La Belgique c’est ce pays capable de vous donner avec une main 12 500€ pour l’organisation d’une tournée d’artistes africains, et avec l’autre main de vous refuser les VISA des trois artistes invités pour cette tournée ; jetant ainsi 5 000€ de billets d’avion, assurances, logement etc… à la poubelle. De l’argent public.
La Belgique c’est ce pays qui fait des appels à projets autour de l’interculturalité, de la diversité, de la décolonisation… mais qui refuse que des jeunes africains talentueux ne viennent passer trois semaines sur son sol pour venir réaliser ces mêmes projets. La Belgique c’est ce pays qui s’écroulerait sans immigration ; c’est ce rythme de vie inhumain dans lequel la plupart des gens n’ont ni le temps ni l’énergie de faire des enfants ; cette population vieillissante qui n’est renouvelée et dont les retraites ne sont payées que grâce aux étrangers sur son sol, souvent prêts à travailler là où aucun belge ne le souhaite, ou prêts à se faire exploiter par la bourgeoisie sans contrat… mais c’est surtout ce pays qui continue à traiter chaque jeune africain, même diplômé, même motivé, respectueux, travailleur, talentueux comme une terrible menace.

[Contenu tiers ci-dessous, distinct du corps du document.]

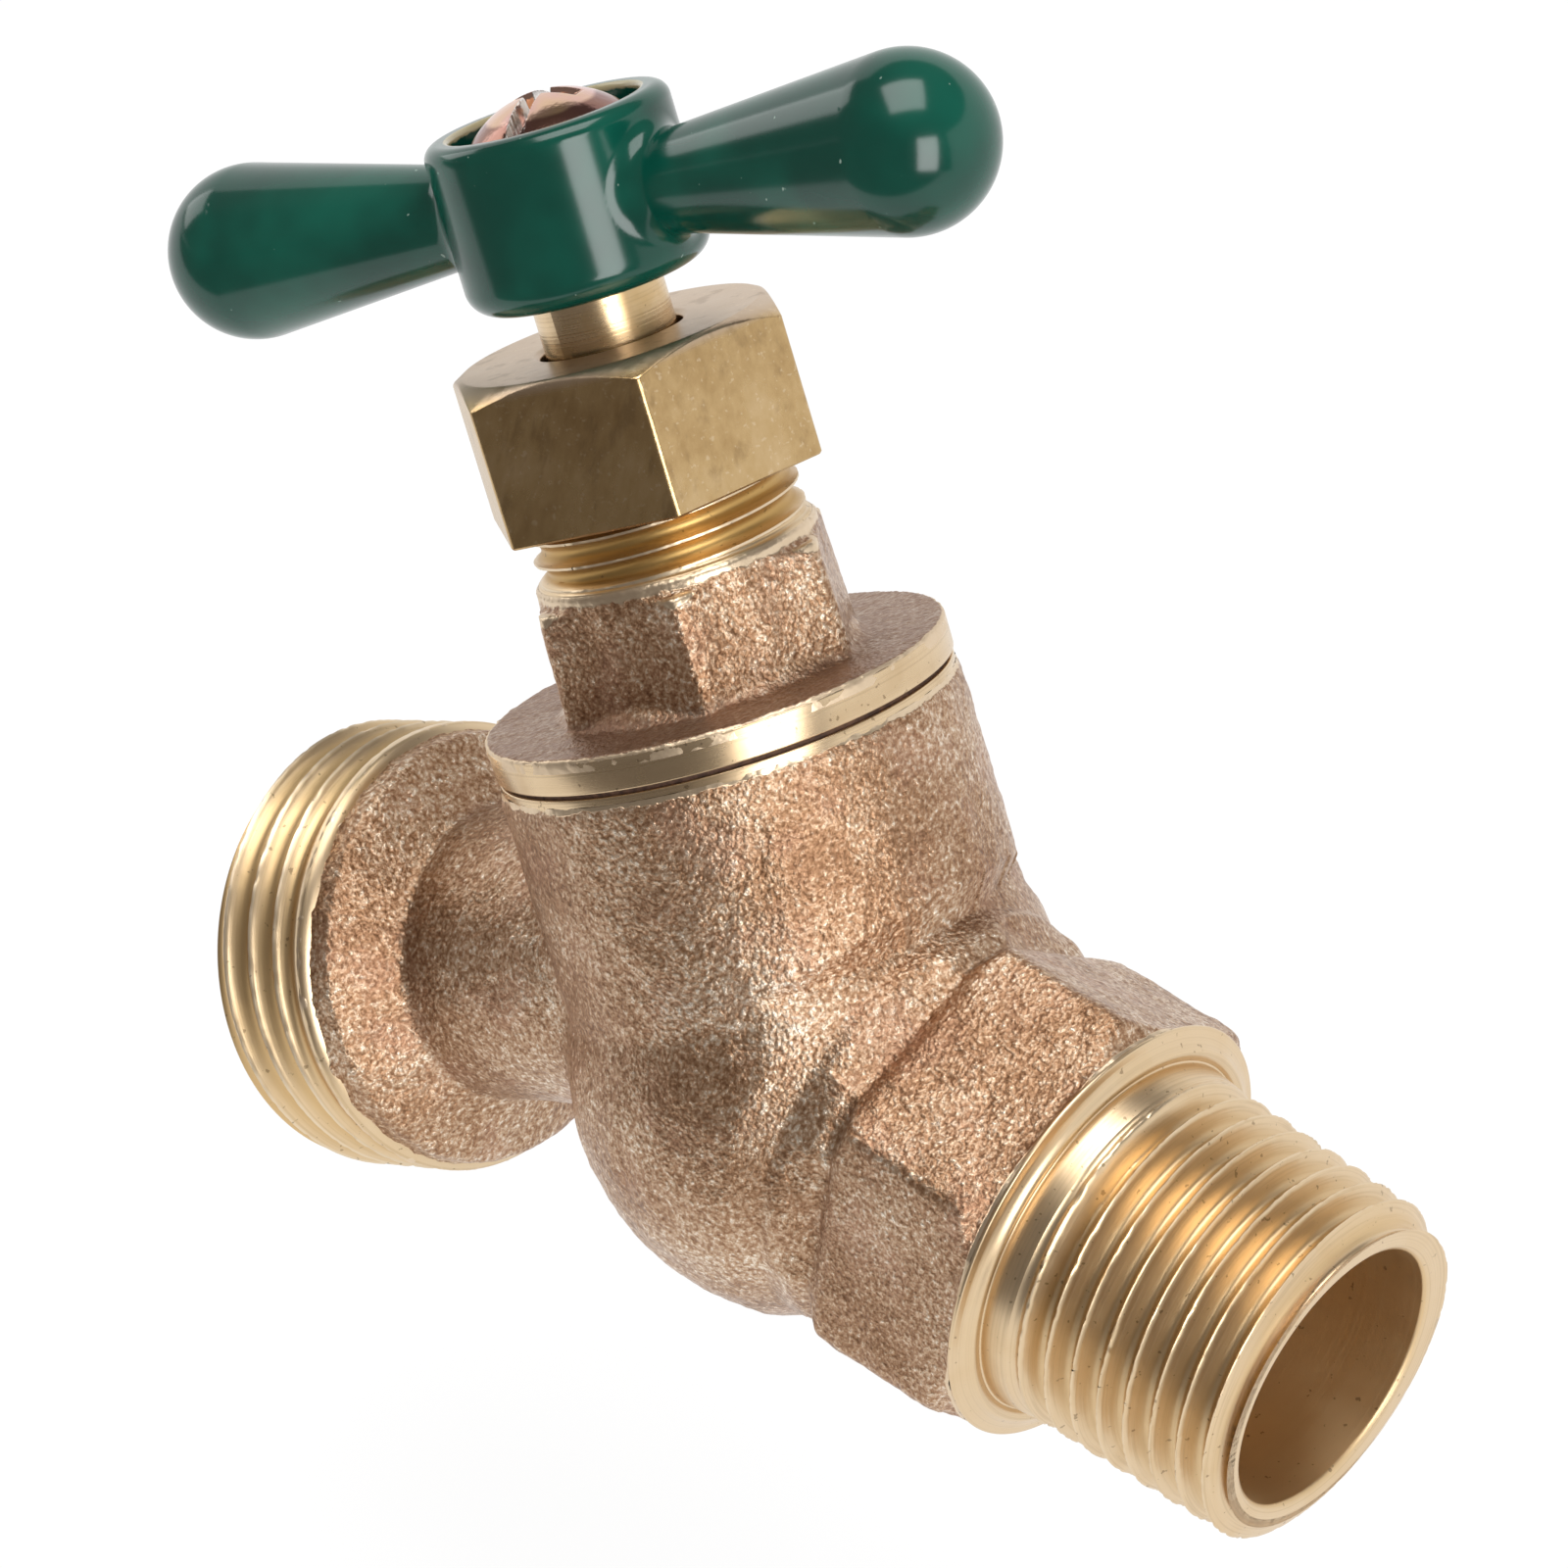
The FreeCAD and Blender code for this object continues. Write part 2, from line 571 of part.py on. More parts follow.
def make_packing_nut():
    """A hexagon nut with a chamfered top, a hole for the stem and a thread for the spigot."""
    body = new_body("packing_nut")
    set_on_stem(body)
    prism(body, "nut_hexagon", "PartDesign::Pad", hexagon(NUT_FLAT, "nut_angle"),
          "XY_Plane", "nut_height", lift=NUT_BOTTOM)
    corner = f"({NUT_FLAT} / cos(30) + loose_clearance)"
    chamfer = [
        (NUT_FLAT, NUT_TOP),
        (corner, f"{NUT_TOP} - ({corner} - {NUT_FLAT}) * tan(nut_chamfer_angle)"),
        (corner, NUT_TOP),
    ]
    bored(body, "nut_chamfer", chamfer)
    bore = [
        ("0", NUT_BOTTOM),
        ("spigot_radius + fit_clearance", NUT_BOTTOM),
        ("spigot_radius + fit_clearance", GLAND_TOP),
        ("stem_radius + nut_hole_gap", GLAND_TOP),
        ("stem_radius + nut_hole_gap", NUT_TOP),
        ("0", NUT_TOP),
    ]
    bored(body, "nut_bore", bore)
    return body


def make_packing_gland():
    """The follower: a sleeve in the stuffing box under a wider head that the nut presses."""
    body = new_body("packing_gland")
    set_on_stem(body)
    outline = [
        (PACKING_BORE, GLAND_BOTTOM),
        (PACKING_WALL, GLAND_BOTTOM),
        (PACKING_WALL, f"{GLAND_TOP} - gland_head_thickness"),
        (f"{BOX_RADIUS} + gland_head_step", f"{GLAND_TOP} - gland_head_thickness"),
        (f"{BOX_RADIUS} + gland_head_step", GLAND_TOP),
        (PACKING_BORE, GLAND_TOP),
    ]
    turned(body, "gland_sleeve", outline)
    return body


def make_stem():
    """The spindle: washer cup, neck, thread, plain shank and the square that drives it."""
    body = new_body("stem")
    set_on_stem(body)
    cup = "washer_radius + loose_clearance + stem_cup_wall"
    outline = [
        ("0", CUP_FLOOR),
        ("washer_radius + loose_clearance", CUP_FLOOR),
        ("washer_radius + loose_clearance", f"{CUP_FLOOR} - stem_cup_rim"),
        (cup, f"{CUP_FLOOR} - stem_cup_rim"),
        (cup, f"{CUP_FLOOR} + stem_cup_thickness"),
        ("stem_radius + stem_neck_step", f"{CUP_FLOOR} + stem_cup_thickness"),
        ("stem_radius + stem_neck_step", "stem_thread_bottom"),
        (STEM_THREAD_RADIUS, "stem_thread_bottom"),
        (STEM_THREAD_RADIUS, STEM_THREAD_TOP),
        ("stem_radius", STEM_THREAD_TOP),
        ("stem_radius", STEM_SHOULDER),
        ("0", STEM_SHOULDER),
    ]
    turned(body, "spindle", outline)
    prism(body, "square", "PartDesign::Pad", square(SQUARE_FLAT), "XY_Plane", f"{SQUARE_TOP} - {STEM_SHOULDER}",
          lift=STEM_SHOULDER, turn="handle_angle")
    tapped = [
        ("0", f"{SCREW_SEAT} - handle_screw_length - fit_clearance"),
        ("handle_screw_radius + fit_clearance", f"{SCREW_SEAT} - handle_screw_length - fit_clearance"),
        ("handle_screw_radius + fit_clearance", SQUARE_TOP),
        ("0", SQUARE_TOP),
    ]
    bored(body, "handle_screw_hole", tapped)
    foot = [
        ("0", CUP_FLOOR),
        ("washer_screw_radius + fit_clearance", CUP_FLOOR),
        ("washer_screw_radius + fit_clearance", f"{WASHER_SCREW_TIP} + fit_clearance"),
        ("0", f"{WASHER_SCREW_TIP} + fit_clearance"),
    ]
    bored(body, "washer_screw_hole", foot)
    return body


def make_washer_screw():
    """The screw through the rubber washer, its head just below the washer."""
    body = new_body("washer_screw")
    set_on_stem(body)
    outline = [
        ("0", "seat_top - washer_screw_head_height"),
        (f"{WASHER_SCREW_HEAD} - washer_screw_head_height / 2", "seat_top - washer_screw_head_height"),
        (WASHER_SCREW_HEAD, "seat_top - washer_screw_head_height / 2"),
        (WASHER_SCREW_HEAD, "seat_top"),
        ("washer_screw_radius", "seat_top"),
        ("washer_screw_radius", WASHER_SCREW_TIP),
        ("0", WASHER_SCREW_TIP),
    ]
    turned(body, "washer_screw_blank", outline)
    return body


def make_handle():
    """The tee: a hub with a square hole and a counterbore, and two arms that swell to round ends."""
    body = new_body("handle")
    set_on_stem(body, "handle_angle")
    hub = [("0", HUB_BOTTOM), ("hub_radius", HUB_BOTTOM), ("hub_radius", HUB_TOP), ("0", HUB_TOP)]
    turned(body, "hub", hub)
    arm = [
        ("0", "0"),
        (ARM_ROOT, "0"),
        (f"arm_end_radius * cos({ARM_TOUCH})", f"{ARM_BALL} + arm_end_radius * sin({ARM_TOUCH})", "arc"),
        ("0", "arm_reach"),
    ]
    turned(body, "arm", arm, up=ARM_HEIGHT, turn="(0 - 90)")
    turned(body, "other_arm", arm, up=ARM_HEIGHT, turn="(0 + 90)")
    up = FreeCAD.Vector(0, 0, 1)
    arm_cut = crosses_cylinder("hub_radius", FreeCAD.Vector(), up)
    softened(body, "arm_roots", "PartDesign::Fillet", "hub_height * arm_blend_ratio", arm_cut)
    top_rim = rim("hub_radius", HUB_TOP)
    softened(body, "hub_top_rim", "PartDesign::Fillet", "hub_height * hub_top_ratio", top_rim)
    bottom_rim = rim("hub_radius", HUB_BOTTOM)
    softened(body, "hub_bottom_rim", "PartDesign::Fillet", "hub_height * hub_bottom_ratio", bottom_rim)
    counterbore = [
        ("0", SCREW_SEAT),
        (COUNTERBORE_RADIUS, SCREW_SEAT),
        (COUNTERBORE_RADIUS, HUB_TOP),
        ("0", HUB_TOP),
    ]
    bored(body, "counterbore", counterbore)
    stem_hole = [
        ("0", HUB_BOTTOM),
        ("stem_radius + fit_clearance", HUB_BOTTOM),
        ("stem_radius + fit_clearance", f"{STEM_SHOULDER} + fit_clearance"),
        ("0", f"{STEM_SHOULDER} + fit_clearance"),
    ]
    bored(body, "stem_hole", stem_hole)
    before = body.Shape.Volume
    prism(body, "square_hole", "PartDesign::Pocket", square(f"({SQUARE_FLAT} + fit_clearance)"),
          "XY_Plane", f"{SCREW_SEAT} - {STEM_SHOULDER}", lift=SCREW_SEAT)
    if not body.Shape.Volume < before:
        raise RuntimeError("the square hole cut nothing")
    return body


def make_handle_screw():
    """The screw in the handle's counterbore, with a domed head."""
    body = new_body("handle_screw")
    set_on_stem(body)
    tip = f"{SCREW_SEAT} - handle_screw_length"
    outline = [
        ("0", tip),
        ("handle_screw_radius", tip),
        ("handle_screw_radius", SCREW_SEAT),
        (SCREW_HEAD_RADIUS, SCREW_SEAT),
        (SCREW_HEAD_RADIUS, f"{SCREW_SEAT} + handle_screw_head_edge", "arc"),
        ("0", f"{SCREW_SEAT} + handle_screw_head_height"),
    ]
    turned(body, "screw_blank", outline)
    return body


def export(pieces):
    """Check every object and every piece, then write one file for each piece."""
    for thing in doc.Objects:
        if "Invalid" in thing.State or "Error" in thing.State:
            raise RuntimeError(f"{thing.Label} failed: {thing.State}")
    os.makedirs("parts", exist_ok=True)
    for piece in pieces:
        shape = piece.Shape
        if shape.isNull() or not shape.isValid() or not shape.Solids:
            raise RuntimeError(f"{piece.Label} isn't a valid solid")
        shape.exportStep(f"parts/{piece.Label}.step")
        print(piece.Label, len(shape.Solids), "solid", round(shape.Volume, 1), "mm3")


export([
    make_valve_body(),
    make_bonnet(),
    tube("bonnet_gasket", f"{SHANK_RADIUS} + loose_clearance", GASKET_RADIUS, "body_top", FLANGE_BOTTOM),
    tube("packing_washer", PACKING_BORE, PACKING_WALL, PACKING_FLOOR, WASHER_BED),
    tube("packing", PACKING_BORE, PACKING_WALL, WASHER_BED, GLAND_BOTTOM),
    make_packing_gland(),
    make_packing_nut(),
    tube("seat_washer", WASHER_BORE, "washer_radius", "seat_top + fit_clearance", WASHER_TOP),
    make_stem(),
    make_washer_screw(),
    make_handle(),
    make_handle_screw(),
])
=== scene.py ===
# %% [markdown]
# # A hose bibb in bronze, brass and enamel
#
# The tap is a sand casting with threads cut on both of its ends, a bonnet and a packing nut that
# keep a leaning stem, and a tee handle under dark green enamel. The solids come from CAD with
# their sizes and joints. This lesson gives each of them the surface that its making leaves behind.
# Every piece is made in code, in metres, where the CAD says it is.

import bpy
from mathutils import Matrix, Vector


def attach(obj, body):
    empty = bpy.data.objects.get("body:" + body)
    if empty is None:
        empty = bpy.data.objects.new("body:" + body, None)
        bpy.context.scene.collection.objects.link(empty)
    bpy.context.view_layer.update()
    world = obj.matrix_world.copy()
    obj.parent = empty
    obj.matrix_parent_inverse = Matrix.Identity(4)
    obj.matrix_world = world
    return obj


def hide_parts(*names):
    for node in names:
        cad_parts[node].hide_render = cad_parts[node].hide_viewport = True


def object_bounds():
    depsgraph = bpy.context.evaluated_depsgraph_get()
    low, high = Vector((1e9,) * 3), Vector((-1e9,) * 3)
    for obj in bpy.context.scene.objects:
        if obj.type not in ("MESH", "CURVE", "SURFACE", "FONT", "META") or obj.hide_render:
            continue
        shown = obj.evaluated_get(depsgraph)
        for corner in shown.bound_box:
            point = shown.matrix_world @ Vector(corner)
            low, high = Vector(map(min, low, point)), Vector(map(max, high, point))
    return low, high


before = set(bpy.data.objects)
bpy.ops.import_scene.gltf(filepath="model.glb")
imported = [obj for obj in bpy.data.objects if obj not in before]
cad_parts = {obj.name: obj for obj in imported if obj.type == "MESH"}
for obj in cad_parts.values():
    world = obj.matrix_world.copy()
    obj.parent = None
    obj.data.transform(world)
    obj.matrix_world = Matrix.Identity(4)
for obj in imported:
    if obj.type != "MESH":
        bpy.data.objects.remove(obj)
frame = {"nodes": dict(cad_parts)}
cad_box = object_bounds()
print("nodes:", ", ".join(frame["nodes"]))

# %% [markdown]
# ## Tools of the trade
#
# Blender's own modules are enough: bpy holds the scene, bmesh edits points and faces, and mathutils
# has the vectors, matrices and noise. Blender counts in metres and a casting is drawn in
# millimetres, so MM turns the one into the other wherever a drawn size is used.

# %% Tools of the trade
import math

import bmesh
import bpy
from mathutils import Matrix, Quaternion, Vector, noise

MM = 0.001
TAU = 2 * math.pi


def clamped(value):
    """The value held between 0 and 1."""
    return min(1.0, max(0.0, value))


# %% [markdown]
# ## Three axes
#
# A plumber's casting is drawn round its axes. This one has three: the stem's, which leans forward,
# the outlet's, which crosses it, and the inlet's, which is level. A matrix for each axis lets every
# turned piece be written as plain pairs of radius and height in millimetres, and the matrix sets it
# in place. The numbers are those of the CAD.

# %% The three axes
def axis(y, z, lean):
    """A matrix whose Z runs along an axis in the plane X = 0, this far from upright."""
    return Matrix.Translation((0, y * MM, z * MM)) @ Matrix.Rotation(math.radians(lean), 4, "X")


STEM = axis(-39.987, 4.972, 31)
OUTLET = axis(-39.987, 4.972, 118)
INLET = axis(-37, 0, -90)
for label, matrix in (("stem", STEM), ("outlet", OUTLET), ("inlet", INLET)):
    print(label, "runs along", [round(part, 3) for part in matrix.col[2][:3]])

# %% [markdown]
# ## The camera
#
# The photograph was taken from behind the tap's right shoulder, 35 degrees above level, with a long
# lens that hardly narrows the far side. A camera is easiest to read as the point it looks at, the
# two angles it looks from, its distance and its roll.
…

La Belgique est un pays profondément raciste qui n’évolue pas, qui me donne envie de vomir et dans lequel je me promets aujourd’hui de ne plus monter de projets. Mes derniers espoirs, mes dernières forces ont été balayés. Ado, je croyais que le racisme et les discriminations n’étaient dûes qu’à de vieux reliquats imprégnés d’un passé de colons ou de collabo qui allaient vite disparaître, remplacés par une nouvelle génération plus éduquée, plus sensible, plus intelligente, plus humaine. J’ai compris avec les années que c’était exactement le contraire qui se produisait avec l’avènement d’une jeunesse encore plus agressive, bête et intolérante que ses Pères. Au lieu de renoncer à mes convictions, j’ai pensé qu’il était de mon devoir en tant qu’enfant de l’immigration et du métissage de me battre. J’ai pensé contribuer à quelque chose : l’ouverture des esprits, l’information autour de la colonisation et des relations nord-sud, la rencontre multiculturelle, l’échange égalitaire… J’ai compris que tout cela n’était que de la poudre aux yeux, un spectacle qu’on préfère jouer sans laisser aucun rôle aux personnages principaux : les jeunes issus de ces pays qu’on a colonisé, et dont les entreprises occidentales continuent à exploiter les ressources et les hommes sans remords.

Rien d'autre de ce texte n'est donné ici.